On the Great Glacier, the warlocks Iyraclea captured, altered, and enslaved were even harder to come by than gelugons. Truly furious, she chanted in a voice like a shrieking blizzard, then thrust out her hand.

A blue-white beam streaked from her fingertips to strike the lich in the breastbone. It should have frozen him solid, but he simply shrugged, as if to convey that it hadn’t discomfited him in the slightest.

She howled words of power, sketched glowing sigils with slashes of her hands. A bright, ragged rift opened in midair and spewed an immense, streaming wave of snow, an artificial avalanche to crush and bury the cloaked, cadaverous figure in its path. But he raised his hand and the onrushing mass divided, rumbling past to either side but leaving him untouched.

Iyraclea silently spoke to the castle. The barbican heaved itself up, tearing away from the rest of the fortress and reshaping itself into a colossal and vaguely humanoid form. Most of the folk who’d been standing in their mistress’s vicinity hunkered down and hung on desperately. A few slipped off and fell screaming.

Iyraclea sent the giant lumbering at the lich. The fused, oversized fists at the ends of its long arms swung up and smashed down, jolting and breaking the surface of the glacier, and surely annihilating the spindly figure of old brittle bone and decay caught in between.

Finally she bade the giant stop the attack, so she could

verify the results. But on first inspection, she couldn’t see anyone lying amid the broken chunks of rime.

“I’m about to reveal myself,” whispered a calm, oddly accented baritone voice. “When I do, have the construct pick me up.”

Startled, Iyraclea cast about.
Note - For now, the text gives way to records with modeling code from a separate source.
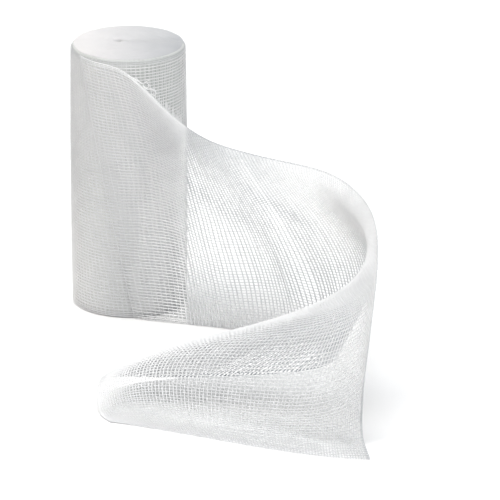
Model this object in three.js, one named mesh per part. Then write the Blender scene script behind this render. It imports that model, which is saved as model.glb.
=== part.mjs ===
// A roll of open-weave gauze bandage standing on its end, with the loose end of the strip
// drawn off to the right, turned over itself in a soft hump and laid flat on the table.
// Millimetres. +Z is up, the roll's axis is the Z axis and z = 0 is the table.
import * as THREE from 'three';

// ---- driving dimensions -------------------------------------------------------------------
const ROLL_HEIGHT = 100;      // the bandage's width, which is the roll's height
const ROLL_MID_RADIUS = 21.3; // half way up, where the turns swell a little
const ROLL_END_RADIUS = 20.9; // at both ends
const TOP_RIM = 1.6;          // soft rounding of the top edge
const BASE_RIM = 0.8;         // rounding of the edge it stands on
const ROLL_SIDES = 72;

const CLOTH = 1.2;            // thickness of the loose strip
const OFF_ROLL = 0.4;         // gap from the roll to the strip lying on it
const STEPS_ALONG = 104;      // facets along the strip
const STEPS_ACROSS = 16;      // facets across it

// The loose strip, one row for each crossing thread that shapes it. `along` is the distance
// along the strip; foot, low, high and top are four points on that thread, from the edge that
// stands on the table (foot) to the upper edge (top), a third of the width apart.
const STRIP = [
  { part: 'on the roll, front left', along: -20, foot: [2, -22.4, 0.7], low: [-5.4, -21.6, 33.5], high: [-12, -18.7, 66], top: [-17.6, -13.7, 99] },
  { part: 'foot leaves the roll', along: 0, foot: [21, -28, 0.7], low: [16, -23.6, 32], high: [8.8, -20.6, 63.5], top: [-0.4, -22.2, 95] },
  { part: 'middle leaves the roll', along: 18, foot: [36, -32.5, 0.7], low: [30.5, -27, 27.5], high: [22.5, -14.5, 53], top: [15.5, -16, 77.7] },
  { part: 'clear of the roll', along: 36, foot: [52, -39.5, 0.7], low: [46.5, -31.5, 28.5], high: [34.5, -14, 49.5], top: [25, -5, 66.2] },
  { part: 'standing run', along: 57, foot: [68, -48.5, 0.7], low: [60, -40, 30], high: [46.5, -20, 49], top: [38, 6, 56.4] },
  { part: 'foot turns back', along: 76, foot: [79.5, -61, 0.7], low: [78, -56, 30.5], high: [65, -31, 48], top: [54.5, 2, 53.6] },
  { part: 'turn, lower half', along: 92, foot: [73, -74, 0.7], low: [88, -72, 38.5], high: [75.5, -46, 51], top: [66, -12, 56] },
  { part: 'turn, middle', along: 110, foot: [57, -79, 0.7], low: [89.5, -86, 42], high: [80.5, -61, 54], top: [73, -30, 60] },
  { part: 'turn, upper half', along: 131, foot: [38, -81, 0.7], low: [82, -98, 41], high: [85.5, -79, 54], top: [81, -53, 62.2] },
  { part: 'back of the hump', along: 155, foot: [18, -84, 0.7], low: [70, -105, 35.5], high: [86.5, -98, 51], top: [87.3, -78, 63.2] },
  { part: 'back of the hump, left', along: 178, foot: [1, -88, 2], low: [53, -105, 30.3], high: [81, -112, 45], top: [89.6, -98, 61] },
  { part: 'ridge', along: 197, foot: [-7, -97, 6], low: [39, -104, 26], high: [75, -117, 39], top: [89.5, -115, 55.7] },
  { part: 'front of the hump', along: 212, foot: [-9.3, -105.5, 6.5], low: [27, -106, 21.3], high: [67, -121, 30.5], top: [88.6, -128, 49.5] },
  { part: 'front, half way down', along: 224, foot: [-9.8, -112, 5], low: [21, -108, 15.5], high: [62, -126, 21.5], top: [87.3, -136.5, 41.9] },
  { part: 'front, low', along: 237, foot: [-9.2, -117, 1.5], low: [19, -112.5, 8.5], high: [59, -129.5, 12], top: [85.6, -142, 30] },
  { part: 'meets the table', along: 249, foot: [-8.6, -120, 0.7], low: [19.5, -118.5, 3.3], high: [57, -133, 4.5], top: [84.3, -145, 18.5] },
  { part: 'flat on the table', along: 262, foot: [-7.5, -123, 0.7], low: [21, -126, 0.9], high: [56.5, -140, 0.9], top: [83.9, -147, 5] },
  { part: 'cut end', along: 282, foot: [-4.9, -127.5, 0.7], low: [25.5, -141.5, 0.7], high: [57.5, -156.5, 0.7], top: [86.4, -164, 0.7] },
];

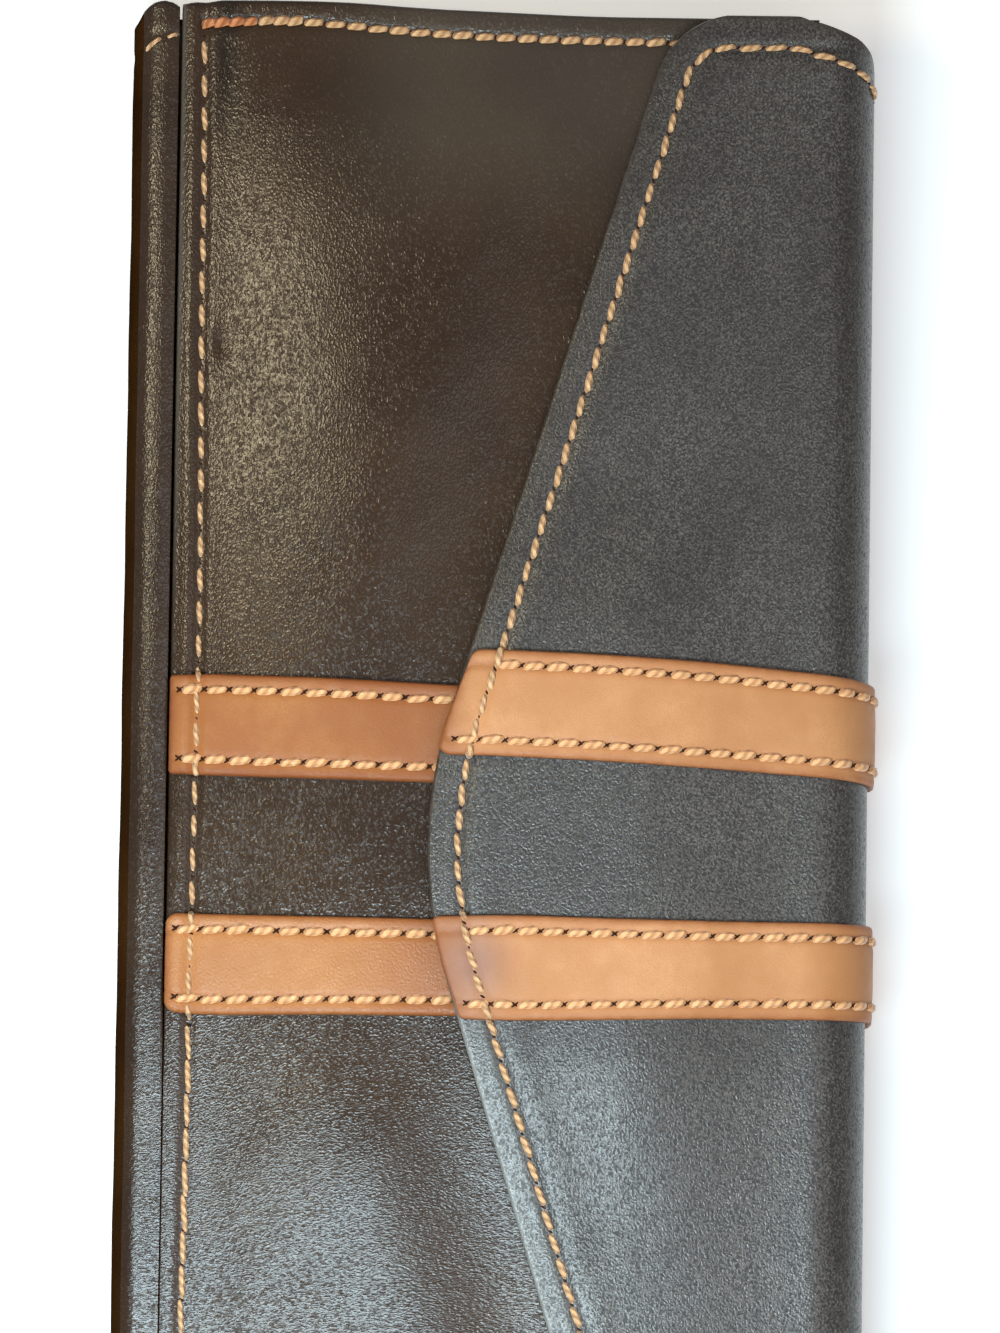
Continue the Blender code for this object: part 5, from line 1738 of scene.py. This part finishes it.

No one had sidled up next to her, and it was plain from the oblivious attitudes of her retainers that they didn’t hear the voice.

“I didn’t want to fight,” the whisperer continued, “but the gelugons insisted—vicious brutes, aren’t they?–I was obliged to defend myself, and the situation deteriorated from there. I realize that at this point, with your vassals watching, the confrontation can’t end unless you win it. Any other outcome might undermine your authority. So win it you will, but by capture, not slaughter, then we’ll palaver. Agreed?”

She hesitated. His condescension rankled, but thus far, his confidence appeared justified, and as a practical matter, it might indeed be wise to bring this public spectacle to an expeditious conclusion. Besides, she was still curious about who he was and what he wanted.

Accordingly, she’d take him into the castle, which was likewise her temple, the sacred ground where she was strongest. Then, if she didn’t care for what he had to say, she’d destroy him there.

“Show yourself,” she whispered. She separated the giant’s right fist into three fingers and a thumb.

The lich shimmered into view at the construct’s feet. Iyraclea instructed the colossus to scoop him up.

“l yield,” the dead man said. “I plead for mercy.”

Iyraclea had him, and she felt tempted to tell the giant to squeeze and squash him in its grip. But she had the unpleasant feeling that might not incapacitate him, either, or else he likely wouldn’t have risked such a betrayal.

“First we’ll speak,” she declared. “Once I take your measure, I’ll deal with you as you deserve.”

It took a little while to relieve the lich of his staff, conjure chains of ice to secure his wrists and ankles, turn the giant

back into a barbican, and conduct the prisoner to the roof of the highest keep, where they could converse in private. The undead wizard endured it all patiently, but as soon as the guards withdrew, he gave his arms a little shake, and the frozen manacles shattered.

“This has all been more trouble than I anticipated,” he said, “but I trust that when we’re done, we’ll both feel it was worth it. I’m told folk call you ‘the Ice Queen,’ so I assume I should address you as Your Majesty.”

“And who are you?” she asked, trying to remain impassive. Up close, his shriveled, crumbling features and faint stink of dry rot were disgusting, even disquieting. She might serve one of the so-called powers of darkness, might even create undead herself when it suited her purposes, but she still shared the common human loathing for the things.